9 Critic Ratings & Reviews from:
  • 100

    But Why Tho?

    Blood Hunters #1 shows how heroes adapt to the most dramatic situations. There is also a fantastic showcase of how creators can use the same concept and change it thoroughly depending on the main character. The writers not only altered the scenarios but also tailored the stories entirely to the individuals at the heart of them.

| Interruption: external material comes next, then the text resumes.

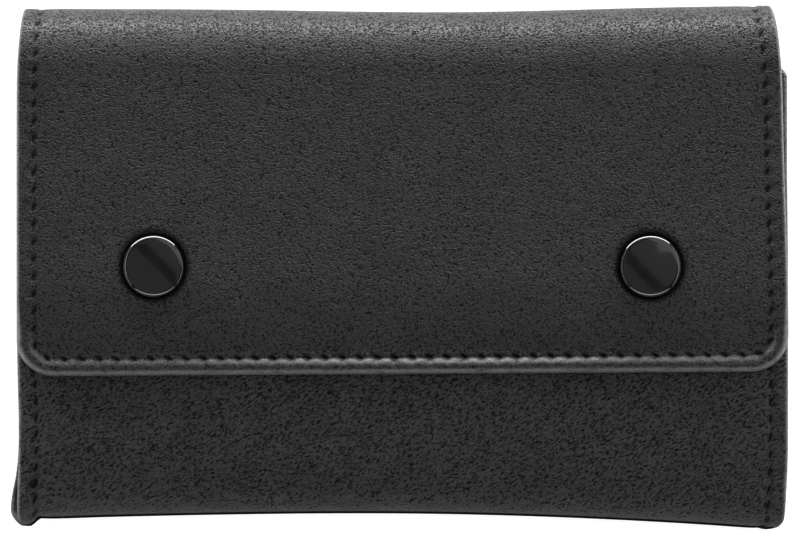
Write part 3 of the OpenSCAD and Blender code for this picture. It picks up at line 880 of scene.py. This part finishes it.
def drawn_in(panel, by):
    """A panel cut smaller on its rolled sides, for the lining of it."""
    end = (lambda a: panel.end(a)) if panel.open_end else (lambda a: panel.end(a) - by)
    start = panel.start if panel.open_start else panel.start + by
    half_round = lining_t / 2
    return Panel(lambda s: panel.left(s) + by, lambda s: panel.right(s) - by, start, end,
                 max(panel.corner - by, 0), panel.open_start, panel.open_end, rolls=(half_round, half_round))


def lining(name, panel, place, full, across, along):
    """A lining: its face is 0.05 mm proud of the panel's inner side, and its body lies behind it."""
    cut = drawn_in(panel, lining_in)
    groove = lambda x, s: -0.12 * bell(panel.inside(x, s) - seam_in, 0.5) + 0.03 * np.sin(x / 8 + s / 11)
    piece = make_sheet(name, cut, lambda x, s, d: place(x, s, full(s) + 0.05 - d), lining_t, across, along,
                       relief=groove, turned=True)
    as_sheet(cut)
    return piece


def panel_thick(s):
    """The back and the front are equally thick all over."""
    return panel_t + 0 * s


even = np.linspace
flap_inside = lining("flap_inside", flap_cut, place_flap, flap_thick, even(0, 1, 225), even(0, 1, 120))
dress(flap_inside, inner, "lining_leather", "flap_lining")
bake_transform(flap_inside)

back_inside = lining("back_inside", back_cut, fold, panel_thick, even(0, 1, 113), even(0, 1, 176))
dress(back_inside, inner, "lining_leather", "back_lining", "fold_lining")
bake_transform(back_inside)

front_inside = lining("front_inside", front_cut, place_front, panel_thick, even(0, 1, 113), even(0, 1, 148))
dress(front_inside, inner, "lining_leather", "front_lining")
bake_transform(front_inside)


# %% [markdown]
# ## The stitches
# Each stitch is a short slanted bar of thread that dives at both ends. One stitch is a tube of a few dozen
# faces, and the array of all of them is worked out at once, in flat places, and then folded with the
# leather they hold. Two short bars laid across each other are the knot that ends the left seam.

# %% Sew the seams
def sew(name, stitches, place, relief, length=1.35, width=0.4, slant=0.5, rise=0.04, side=1, turned=False):
    """One tube per stitch. Along it t runs from -1 to 1; its middle is at rise less 0.3 t4, and its radius
    shrinks to a point as the square root of 1 - t6. side is 1 on the face and -1 on the inside, and turned
    says that the place function is a mirror."""
    x, s, angle = (row[:, None, None] for row in stitches)
    t = np.linspace(-1, 1, 8)[None, :, None]
    turn = np.arange(7)[None, None, :] * 2 * math.pi / 7
    round_off = np.sqrt(1 - 0.97 * t ** 6)
    along, beside = t * length / 2, width / 2 * round_off * np.cos(turn)
    way = angle + slant
    px = x + along * np.cos(way) - beside * np.sin(way)
    ps = s + along * np.sin(way) + beside * np.cos(way)
    lift = rise - 0.3 * t ** 4 + width / 2 * 0.8 * round_off * np.sin(turn)
    points = place(px, ps, -side * (lift + relief(x + along * np.cos(way), s + along * np.sin(way))))
    count, rings, sides = px.shape
    index = np.arange(count * rings * sides).reshape(count, rings, sides)
    nxt = np.roll(index, -1, axis=2)
    walls = np.stack([index[:, :-1], index[:, 1:], nxt[:, 1:], nxt[:, :-1]], -1).reshape(-1, 4)
    ends = np.concatenate([index[:, 0, :], index[:, -1, ::-1]])
    u = (t[0, :, 0] + 1) / 2 * length
    v = np.arange(sides + 1) / sides
    uu, vv = np.broadcast_to(u[:, None], (rings, sides + 1)), np.broadcast_to(v, (rings, sides + 1))
    wall_u = np.stack([uu[:-1, :-1], uu[1:, :-1], uu[1:, 1:], uu[:-1, 1:]], -1)
    wall_v = np.stack([vv[:-1, :-1], vv[1:, :-1], vv[1:, 1:], vv[:-1, 1:]], -1)
    wall_uv = np.tile(np.stack([wall_u, wall_v], -1).reshape(-1, 2), (count, 1))
    end_uv = np.zeros((ends.size, 2))
    faces = [walls[:, ::-1], ends[:, ::-1]] if (side < 0) != turned else [walls, ends]
    return fill_mesh(name, points.reshape(-1, 3), faces, uv=np.vstack([wall_uv, end_uv]))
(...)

    The tales never have to compete for space within Blood Hunters #1; each chapter is a satisfying length. The art has fun with the task at hand, with various methods for murdering monsters appearing within the issue.

  • 95

    The Comicbook Dispatch

    Hawkeye soothes New Yorkers’ fright through spirituality, Man-Wolf forces J Jonah Jameson to confront his Spider-Man fixation, and Dagger battles the overwhelming power of addiction in Blood Hunters #1.

  • 90


    All three stories in Blood Hunters help convey the dangers heroes face in New York and the unique ways they must act to survive. These tales may not tie into the larger plot, but it’s fun to see heroes not necessarily on the front lines affected by a vampire uprising. With events, what more can you want than a little fun?

  • 80

    Comic Watch

    Hawkeye’s tale, written by Mark Russell with art by Bob Quinn, and colors by Matt Milla, is a fun, humor-bent tale of the community taking care of one another, as Hawkeye finds himself in a typical everyman role. The artwork offers a snappy, springy quality that allows the pace to move while playing up the comedic facial expressions and bad facial hair. That comedic quality offers a bridge into the next story starring the Jamesons, which is written by Christos Gage with art by Javier Garrón, and coloring from Morrey Hallowell. The bickering dynamic between the two Jameson men is an excellent diversion from the festering conflict, rendered with deft, exaggerated detail in Garrón’s linework. The action is stiff in places, constrained by the lack of page real estate, but not to the point that it distracts.

    Finally, Dagger’s story, which will run through the miniseries, features scripting by Erica Schultz with art by Bernard Chang, and coloring by Marcelo Maiolo, is a more seriously focused tale of searching and guilt. The script mines drama from Dagger’s natural opposition to the vampires, as a member of her local community is turned and attacks her. Chang depicts that tension with a focus on facial expressions and tortured glances, selling the emotional core. The last page reveal is enough to bump the issue’s grade a point up, promising a spectacular addition to the event.

  • 76

    Multiversity Comics

    Overall, each of these stories has plenty going for them on their own. When put together, Blood Hunters is a fun compilation giving us snapshots of what fan-favorite characters are up to during the Blood Hunt event, and is filled with engaging and entertaining snapshots of the ongoing battle against vampiric forces. The creative teams behind each story are talented in their own rights, and no part of the story felt weaker than the others.

  • 70

    Blood Hunters #1 works to further examine the ramifications of a vampire outbreak in Marvel Comics, giving readers the chance to catch up on the lives of heroes they otherwise might not have seen in this event. While not every story is a home run, there’s enough here to give Marvel fans something to sink their teeth into whether they’re fans of the undead, Wolf Gods, light-baring superheroines, or moustache-sporting marksmen.

  • 68

    Graphic Policy

    It’s rather unfortunate Blood Hunters #1 doesn’t live up to the event debut. But, when the event debut is so good, it’s kind of hard to. Part of the issue is the comic’s tone doesn’t really match the horror of the event’s debut and the comedic tone of the comic feels rather odd. When there’s so much to explore in the chaos, it’s an oddity for sure.

  • 67

    Major Spoilers

    Blood Hunters #1 is a solid collection of short stories on their own. The problem is that it doesn’t feel like it fits with the rest of the Blood Hunt event, so those who are interested in it because of the event might be disappointed.

  • 20

    The Comic Book Spot

    This was not good at all. It does zero to move the event further. It only devalues the importance of the event with the comedy it tries to play. It’s just not good at all for what Blood Hunt is supposed to be about. The art saves this from being a 0.5 star at best.